There is one theory that for me is a little too superficial. The problem is the personnel. Here we have a leadership, who, unlike during Nicola Sturgeon’s reign, don’t have the luxury of the promise of a new referendum. The Supreme Court decision has put that to rest.

In itself, this was a strategically inept approach in the first place – unlikely as it was that such an institution would interpret the law favourably as far as the self-determination of Scots.

Of course, this rejection was to be followed up with an ill-judged attempt to declare the General Election itself a “de facto” referendum. Then Sturgeon resigned, leaving an already botched strategy in a state of further disarray and confusion. If only there were people who knew what they were doing. People who were braver, more irreverent and better equipped.
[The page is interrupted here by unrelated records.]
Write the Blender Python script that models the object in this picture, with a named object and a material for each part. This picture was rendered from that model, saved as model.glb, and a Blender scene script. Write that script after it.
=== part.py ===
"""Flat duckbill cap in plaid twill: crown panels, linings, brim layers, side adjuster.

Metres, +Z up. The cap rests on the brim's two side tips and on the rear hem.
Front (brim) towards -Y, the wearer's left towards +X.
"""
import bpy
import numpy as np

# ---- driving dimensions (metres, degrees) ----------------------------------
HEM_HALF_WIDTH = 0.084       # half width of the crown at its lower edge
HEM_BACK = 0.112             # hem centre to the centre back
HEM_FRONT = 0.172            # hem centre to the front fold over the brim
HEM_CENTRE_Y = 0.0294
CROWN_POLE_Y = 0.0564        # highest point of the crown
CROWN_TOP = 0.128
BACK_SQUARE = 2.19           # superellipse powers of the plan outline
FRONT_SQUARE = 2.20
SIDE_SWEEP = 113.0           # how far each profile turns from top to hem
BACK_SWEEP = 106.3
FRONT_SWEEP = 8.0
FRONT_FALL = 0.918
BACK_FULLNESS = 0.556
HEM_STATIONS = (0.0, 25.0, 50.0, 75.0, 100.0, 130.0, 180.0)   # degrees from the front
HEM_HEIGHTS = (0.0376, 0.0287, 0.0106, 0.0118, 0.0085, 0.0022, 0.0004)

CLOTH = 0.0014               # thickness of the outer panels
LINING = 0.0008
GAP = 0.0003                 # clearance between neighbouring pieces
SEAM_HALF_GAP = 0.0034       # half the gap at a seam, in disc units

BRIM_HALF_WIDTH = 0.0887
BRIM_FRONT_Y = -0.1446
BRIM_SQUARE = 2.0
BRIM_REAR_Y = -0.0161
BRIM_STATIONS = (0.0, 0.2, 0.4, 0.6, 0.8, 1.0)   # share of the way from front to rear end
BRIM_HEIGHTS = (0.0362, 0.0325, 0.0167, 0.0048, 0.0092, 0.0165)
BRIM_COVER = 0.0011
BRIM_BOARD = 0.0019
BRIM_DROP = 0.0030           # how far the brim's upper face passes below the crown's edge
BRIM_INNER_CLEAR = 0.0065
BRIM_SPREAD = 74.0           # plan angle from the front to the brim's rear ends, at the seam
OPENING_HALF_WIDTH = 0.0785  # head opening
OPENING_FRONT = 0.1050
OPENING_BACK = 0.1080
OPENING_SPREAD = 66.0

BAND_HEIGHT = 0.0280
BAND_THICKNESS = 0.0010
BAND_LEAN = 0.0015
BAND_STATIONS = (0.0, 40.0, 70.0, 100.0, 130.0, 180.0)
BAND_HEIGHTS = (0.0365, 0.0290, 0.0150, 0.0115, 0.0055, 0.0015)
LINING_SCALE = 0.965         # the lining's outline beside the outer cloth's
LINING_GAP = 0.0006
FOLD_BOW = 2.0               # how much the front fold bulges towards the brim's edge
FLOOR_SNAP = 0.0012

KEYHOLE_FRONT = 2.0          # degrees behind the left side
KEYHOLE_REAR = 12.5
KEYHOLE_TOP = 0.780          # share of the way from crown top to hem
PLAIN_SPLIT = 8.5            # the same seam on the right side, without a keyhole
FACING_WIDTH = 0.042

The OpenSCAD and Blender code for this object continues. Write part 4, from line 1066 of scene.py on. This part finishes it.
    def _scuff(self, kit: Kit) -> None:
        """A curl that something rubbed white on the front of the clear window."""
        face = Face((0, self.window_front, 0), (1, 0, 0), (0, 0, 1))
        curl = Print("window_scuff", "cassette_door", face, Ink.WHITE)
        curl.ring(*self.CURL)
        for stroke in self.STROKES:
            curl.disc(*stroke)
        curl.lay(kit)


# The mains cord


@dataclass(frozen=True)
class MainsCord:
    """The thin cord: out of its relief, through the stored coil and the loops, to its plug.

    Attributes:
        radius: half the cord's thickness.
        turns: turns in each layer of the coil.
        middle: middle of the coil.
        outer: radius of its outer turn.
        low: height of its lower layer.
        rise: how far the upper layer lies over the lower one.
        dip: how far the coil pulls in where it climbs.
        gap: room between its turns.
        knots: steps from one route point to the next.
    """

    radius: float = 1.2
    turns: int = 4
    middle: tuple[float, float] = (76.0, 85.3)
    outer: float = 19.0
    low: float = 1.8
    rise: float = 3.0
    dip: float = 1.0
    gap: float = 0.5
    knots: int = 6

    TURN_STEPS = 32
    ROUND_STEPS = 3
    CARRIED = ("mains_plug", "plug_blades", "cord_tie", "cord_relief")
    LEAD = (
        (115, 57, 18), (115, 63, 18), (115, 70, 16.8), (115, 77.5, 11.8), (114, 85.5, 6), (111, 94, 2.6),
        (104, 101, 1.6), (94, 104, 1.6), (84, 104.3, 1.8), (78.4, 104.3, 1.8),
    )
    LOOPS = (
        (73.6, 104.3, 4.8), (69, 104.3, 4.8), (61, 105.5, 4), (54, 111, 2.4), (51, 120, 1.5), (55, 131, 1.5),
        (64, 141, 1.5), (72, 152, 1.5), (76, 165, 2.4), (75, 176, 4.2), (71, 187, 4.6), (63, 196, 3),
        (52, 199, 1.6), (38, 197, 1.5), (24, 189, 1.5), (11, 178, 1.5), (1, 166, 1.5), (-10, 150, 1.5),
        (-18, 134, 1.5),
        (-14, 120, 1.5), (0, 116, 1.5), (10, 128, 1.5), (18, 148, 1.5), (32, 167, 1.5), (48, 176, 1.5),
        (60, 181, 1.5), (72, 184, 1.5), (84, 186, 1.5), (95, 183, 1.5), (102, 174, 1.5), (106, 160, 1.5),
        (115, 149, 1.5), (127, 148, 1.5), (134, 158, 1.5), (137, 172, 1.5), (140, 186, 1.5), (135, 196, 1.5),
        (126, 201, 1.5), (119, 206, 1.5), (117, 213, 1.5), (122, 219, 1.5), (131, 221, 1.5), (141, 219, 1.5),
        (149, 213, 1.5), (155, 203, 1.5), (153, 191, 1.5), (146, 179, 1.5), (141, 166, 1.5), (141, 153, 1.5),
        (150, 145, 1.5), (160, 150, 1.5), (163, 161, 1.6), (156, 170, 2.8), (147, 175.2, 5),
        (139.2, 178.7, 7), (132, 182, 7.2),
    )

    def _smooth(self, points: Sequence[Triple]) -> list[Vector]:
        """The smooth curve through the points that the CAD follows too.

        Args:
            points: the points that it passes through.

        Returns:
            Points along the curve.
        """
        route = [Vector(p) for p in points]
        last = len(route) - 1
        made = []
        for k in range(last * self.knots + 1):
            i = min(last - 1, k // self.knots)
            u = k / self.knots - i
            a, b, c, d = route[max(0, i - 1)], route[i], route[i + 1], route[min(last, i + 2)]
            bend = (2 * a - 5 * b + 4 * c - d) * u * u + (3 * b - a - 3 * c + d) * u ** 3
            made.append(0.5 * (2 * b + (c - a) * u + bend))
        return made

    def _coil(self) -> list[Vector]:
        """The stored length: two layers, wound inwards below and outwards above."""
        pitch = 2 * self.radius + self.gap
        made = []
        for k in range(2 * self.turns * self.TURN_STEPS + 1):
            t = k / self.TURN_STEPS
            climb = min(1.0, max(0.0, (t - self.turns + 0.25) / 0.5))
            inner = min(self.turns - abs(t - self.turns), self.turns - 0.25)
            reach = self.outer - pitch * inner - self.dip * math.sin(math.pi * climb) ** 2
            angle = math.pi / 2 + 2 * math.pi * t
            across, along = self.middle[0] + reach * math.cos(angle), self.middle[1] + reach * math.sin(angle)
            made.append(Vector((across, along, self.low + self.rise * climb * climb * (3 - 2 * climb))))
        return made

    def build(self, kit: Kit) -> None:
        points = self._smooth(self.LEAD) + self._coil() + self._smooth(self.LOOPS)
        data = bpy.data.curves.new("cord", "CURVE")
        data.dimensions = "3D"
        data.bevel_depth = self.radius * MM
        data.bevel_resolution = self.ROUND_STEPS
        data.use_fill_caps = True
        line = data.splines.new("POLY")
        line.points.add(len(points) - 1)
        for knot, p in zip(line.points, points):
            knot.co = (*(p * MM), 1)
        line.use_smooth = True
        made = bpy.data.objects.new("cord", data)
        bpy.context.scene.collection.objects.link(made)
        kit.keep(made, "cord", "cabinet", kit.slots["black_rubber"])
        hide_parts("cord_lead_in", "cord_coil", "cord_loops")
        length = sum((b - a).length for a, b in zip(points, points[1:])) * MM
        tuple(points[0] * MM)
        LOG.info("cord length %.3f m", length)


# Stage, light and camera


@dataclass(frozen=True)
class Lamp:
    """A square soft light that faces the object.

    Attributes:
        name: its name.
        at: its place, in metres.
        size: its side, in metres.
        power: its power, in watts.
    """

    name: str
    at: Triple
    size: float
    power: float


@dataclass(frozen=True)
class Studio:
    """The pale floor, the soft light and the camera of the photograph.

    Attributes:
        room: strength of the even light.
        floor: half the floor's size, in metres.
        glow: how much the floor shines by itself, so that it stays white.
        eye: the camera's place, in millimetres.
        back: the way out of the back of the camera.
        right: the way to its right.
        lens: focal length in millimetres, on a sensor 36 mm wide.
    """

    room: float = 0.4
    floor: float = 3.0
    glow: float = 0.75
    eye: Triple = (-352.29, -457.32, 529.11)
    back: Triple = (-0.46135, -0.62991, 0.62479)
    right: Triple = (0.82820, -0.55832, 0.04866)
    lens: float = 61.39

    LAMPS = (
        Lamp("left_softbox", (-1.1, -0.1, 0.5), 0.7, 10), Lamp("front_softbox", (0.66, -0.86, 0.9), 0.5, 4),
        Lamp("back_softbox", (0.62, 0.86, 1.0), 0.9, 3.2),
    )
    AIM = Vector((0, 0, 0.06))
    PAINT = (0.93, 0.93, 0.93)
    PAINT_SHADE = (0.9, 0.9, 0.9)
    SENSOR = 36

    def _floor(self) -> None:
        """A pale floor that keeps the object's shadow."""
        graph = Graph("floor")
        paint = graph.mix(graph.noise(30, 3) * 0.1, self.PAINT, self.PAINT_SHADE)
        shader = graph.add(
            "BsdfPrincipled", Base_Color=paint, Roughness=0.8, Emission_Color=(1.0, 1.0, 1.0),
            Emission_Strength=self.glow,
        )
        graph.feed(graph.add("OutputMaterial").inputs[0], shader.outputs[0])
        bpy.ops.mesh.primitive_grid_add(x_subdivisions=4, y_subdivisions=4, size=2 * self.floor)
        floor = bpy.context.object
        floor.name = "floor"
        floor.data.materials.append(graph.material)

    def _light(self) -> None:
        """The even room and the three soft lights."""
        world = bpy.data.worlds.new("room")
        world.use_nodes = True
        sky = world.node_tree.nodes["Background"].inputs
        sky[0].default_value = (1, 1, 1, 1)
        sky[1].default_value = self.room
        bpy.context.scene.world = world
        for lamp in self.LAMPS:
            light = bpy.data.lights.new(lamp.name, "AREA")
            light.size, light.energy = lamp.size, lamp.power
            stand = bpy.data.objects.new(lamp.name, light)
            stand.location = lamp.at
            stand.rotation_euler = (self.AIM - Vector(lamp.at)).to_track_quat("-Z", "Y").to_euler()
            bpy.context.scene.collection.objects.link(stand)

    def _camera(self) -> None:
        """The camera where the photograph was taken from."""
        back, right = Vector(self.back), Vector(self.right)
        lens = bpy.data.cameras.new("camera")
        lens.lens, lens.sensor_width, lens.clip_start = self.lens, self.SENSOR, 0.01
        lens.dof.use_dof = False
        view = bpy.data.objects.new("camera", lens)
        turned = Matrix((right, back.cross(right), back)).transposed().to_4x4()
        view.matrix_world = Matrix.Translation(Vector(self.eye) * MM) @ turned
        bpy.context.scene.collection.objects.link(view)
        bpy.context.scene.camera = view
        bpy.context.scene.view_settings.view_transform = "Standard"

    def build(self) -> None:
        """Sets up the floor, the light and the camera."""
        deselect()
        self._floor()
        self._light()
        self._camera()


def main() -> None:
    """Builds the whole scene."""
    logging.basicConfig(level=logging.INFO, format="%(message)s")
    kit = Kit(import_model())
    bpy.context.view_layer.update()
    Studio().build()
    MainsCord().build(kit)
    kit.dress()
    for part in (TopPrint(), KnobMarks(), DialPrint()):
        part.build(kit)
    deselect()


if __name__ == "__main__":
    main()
Swinney, with the personality and politics of a bank manager, is a far cry from the acts of audacity and heroism required. If only they wanted it more. Then, the fix would be simple enough. A new leadership is required to take a popular vision of a future independent Scotland out to the masses.
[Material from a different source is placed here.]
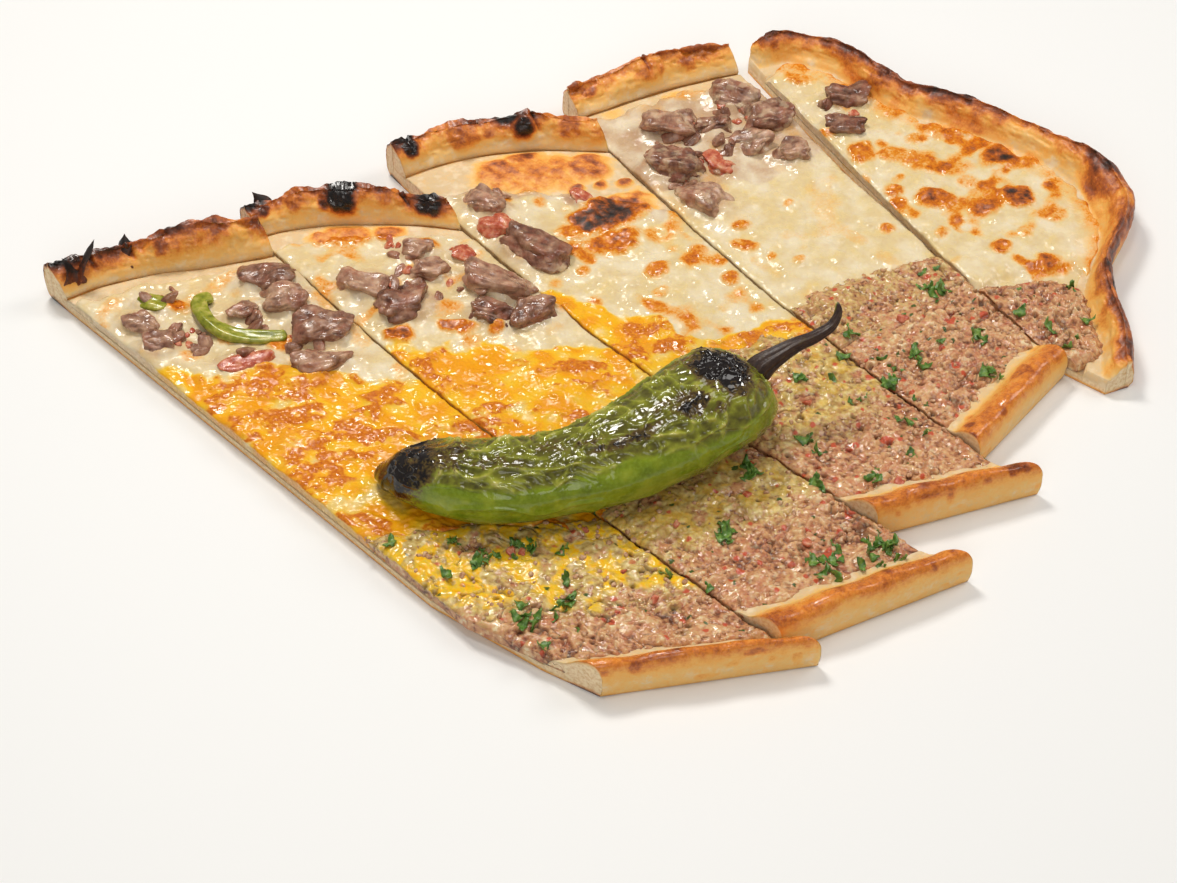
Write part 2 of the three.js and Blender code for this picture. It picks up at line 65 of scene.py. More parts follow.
EYE_LENS = 80.6
EYE_NEAREST = 10
WARM_WHITE = (1.0, 0.98, 0.95)
LAMPS = [  # name, turn and climb in degrees, distance, width, height, power and colour
    ("window", 197, 61, 1000, 240, 180, 4.9, (1.0, 0.97, 0.92)),
    ("top card", 60, 84, 900, 150, 150, 1.3, WARM_WHITE),
    ("side window", -70, 46, 1100, 380, 520, 2.65, WARM_WHITE),
    ("front card", 48, 34, 1200, 700, 500, 2.45, WARM_WHITE),
]
ROOM_STRENGTH = 0.29
FLOOR_REACH = 4000
FLOOR_DROP = 0.2  # keeps the underside of the bread clear of the floor

look_at = Vector(-PLAN_CENTRE * MM)
scene = bpy.context.scene


def aim(thing, place, target):
    """Stands a lamp or the camera at a place, turned to its target."""
    thing.location = place
    thing.rotation_mode = "QUATERNION"
    thing.rotation_quaternion = (target - place).to_track_quat("-Z", "Y")
    scene.collection.objects.link(thing)


def place_around(turn, climb, distance):
    """A place round what the eye looks at: turn to the left of the front, climb from the table."""
    away = Vector((-math.sin(turn) * math.cos(climb), -math.cos(turn) * math.cos(climb), math.sin(climb)))
    return look_at + away * distance * MM


eye = bpy.data.objects.new("eye", bpy.data.cameras.new("eye"))
eye.data.lens = EYE_LENS
eye.data.clip_start = EYE_NEAREST * MM
aim(eye, place_around(EYE_SIDE, EYE_CLIMB, EYE_DISTANCE), look_at)
scene.camera = eye

for title, turn, climb, distance, wide, high, power, colour in LAMPS:
    lamp = bpy.data.lights.new(title, "AREA")
    lamp.shape = "RECTANGLE"
    lamp.size = wide * MM
    lamp.size_y = high * MM
    lamp.energy = power
    lamp.color = colour
    holder = bpy.data.objects.new(title, lamp)
    aim(holder, place_around(math.radians(turn), math.radians(climb), distance), look_at)

room = bpy.data.worlds.new("pale room")
room.use_nodes = True
room_light = room.node_tree.nodes["Background"]
room_light.inputs["Color"].default_value = (*WARM_WHITE, 1)
room_light.inputs["Strength"].default_value = ROOM_STRENGTH
scene.world = room
scene.view_settings.view_transform = "Standard"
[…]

Many who are estranged from the SNP due to the lack of leadership shown on the national question are drawn to this kind of assessment.

Don’t get me wrong – since 2014, the SNP leadership have often cynically marshalled independence as a tool for electoral mobilisation and to camouflage failures in domestic policy.

Today, this approach has reached its limits, and the party is at sea on how to advance the cause of Scottish nationalism. Thus it fumbles around, looking for a line to stick with that can unlock the kind of relevancy the party has usually enjoyed in post-2014 General Elections. But the problems here cannot be reduced to individuals alone.

The obstacles are far more structural, and unless there is a willingness to confront these, the idea of independence as anything approaching a practical reality will continue to wither on the vine.

Part of the reason for the hesitancy to talk about independence as a priority is obvious. The SNP cannot envisage a mechanism through which their goal can be achieved. But far more than that, nor can the Scottish electorate. That is why despite independence support remaining consistent, it has declined as an issue of overarching significance even for many of the 2019 cohort of SNP voters.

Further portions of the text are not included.